The mist and clouds were hanging over Cunningham’s Gap like a curtain.  We went past the monument at the peak, and the curtain seemingly parted.

Grey skies were whipped away, and we were in light and greenery.

So how good are Golden Grove's wines?
But the stage we aimed to tread was the Granite Belt wineries, on a day-long road trip amongst the light green of the sprouting leaves and berries of the viognier and cabernet vines.

Sharing the driving with me was Jeff, my Creative Partner at Wine Groover.  “Do we have shirts?” he asked chirpily as he got in the car at 5.45am.

We did tell our wives that we were going to interview the owners of some of Queensland’s best wineries.  The unsaid but glaringly-clear agenda was to wrap some of their finest produce around our tongues.

These wines are the centrepiece of the Granite Belt road trip, one of the most underrated tourism experiences for Queenslanders in our own terrior.  

A Quiet Red-Stained Day in the Country
“What strikes me,” Jeff said as we hopped in the car after one of the wineries, “is how quiet it is here.”

Having lived in Singleton, Jeff has haunted a few favoured cellar doors and tasting bars in the Hunter Valley.

The wine experience there can mean pulling up at crowded vineyard car parks, slotting in between busloads coming before and after you.

Then you line up at the cellar door bar for tasting, and try to get the attention of stressed and abrupt cellar door staff.

On Queensland’s Granite Belt, there seems like long spaces between wineries.  It is an illusion – you feel the verdant stretches because of the lack of tourist cars churning up dust on the country roads.

Although it was Friday, we were often the only ones at the tasting bar, dragging staff and owners away from bottling and administrative tasks.

This Petit Verdot just won Gold - again
Family Ties - And Trims the Vines
And we discovered it is a family enterprise in Queensland.  Wineries rely on family to staff them and work them, and dedicated staff members who seem like part of the family.

Indeed, fraternal co-operation amongst many players on the Granite Belt wine scene is another part of the Queensland grape skin trade.

Martin from Ridgemill Estates, home of one of Queensland’s best méthode champenoise wines, asked us where we were off to next. 

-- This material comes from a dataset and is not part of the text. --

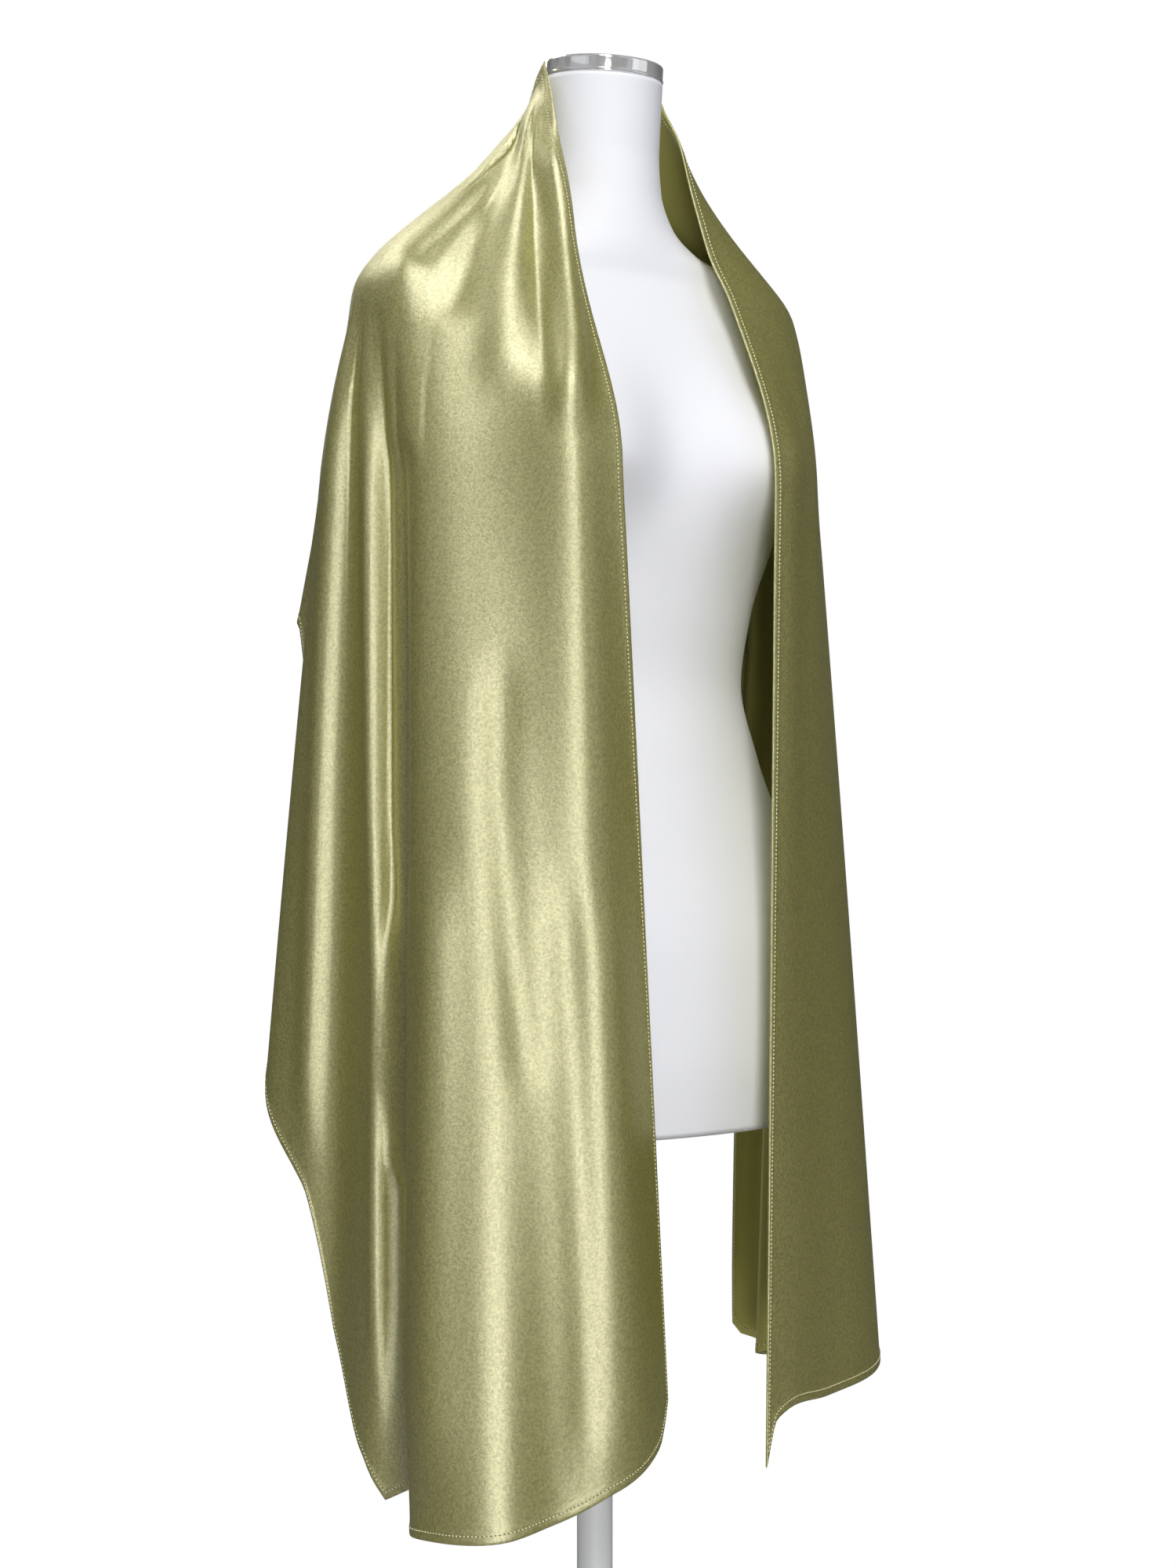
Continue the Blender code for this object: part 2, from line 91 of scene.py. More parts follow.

“Pyramids Road Wines,” I said.  His smile turned into a serious expression and he said in a grave tone, ”Warren is a good operator.  Really nice bloke.”   More compadres than competitors.

And Warren commented, in mock weariness, about working next weekend as a judge at the Australian Small Wine Show.   But I think he felt chuffed about being asked to contribute to his profession in this way.

A small grin never left his face, as he talked quietly to us with some quiet pride about his wines.

And this high-quality, half-hidden wine is the backbone of this local tourism experience.  Many wines are good, damned good, and the winemakers revel in the fact they are good.

Tourists meanwhile revel in the discovery of these wines.

In fact, I think some wine creators have perverse enjoyment in their secret knowledge.  In terms of marketing, once secret knowledge gets out, it creates a very desirable commodity.

Trip Out Now (Before the Rush)
Be warned: you won’t have to wait long for the word to spread about the Granite Belt wine experience.  Change is coming, and the busloads of day trippers will soon be clouding up the country roads around Ballendean.

I’ve met two vineyard owners who must have thought they were going to have a quiet retirement crafting some pleasing wines.  Now they are facing streams of savvy buyers, and a future stream of very (berry?) high expectations.

If you live in Brisbane, part the misty curtains of Cunningham’s Gap, and make your way onto the stage of the Granite Belt.  And make a real experience of it by getting road trip shirts.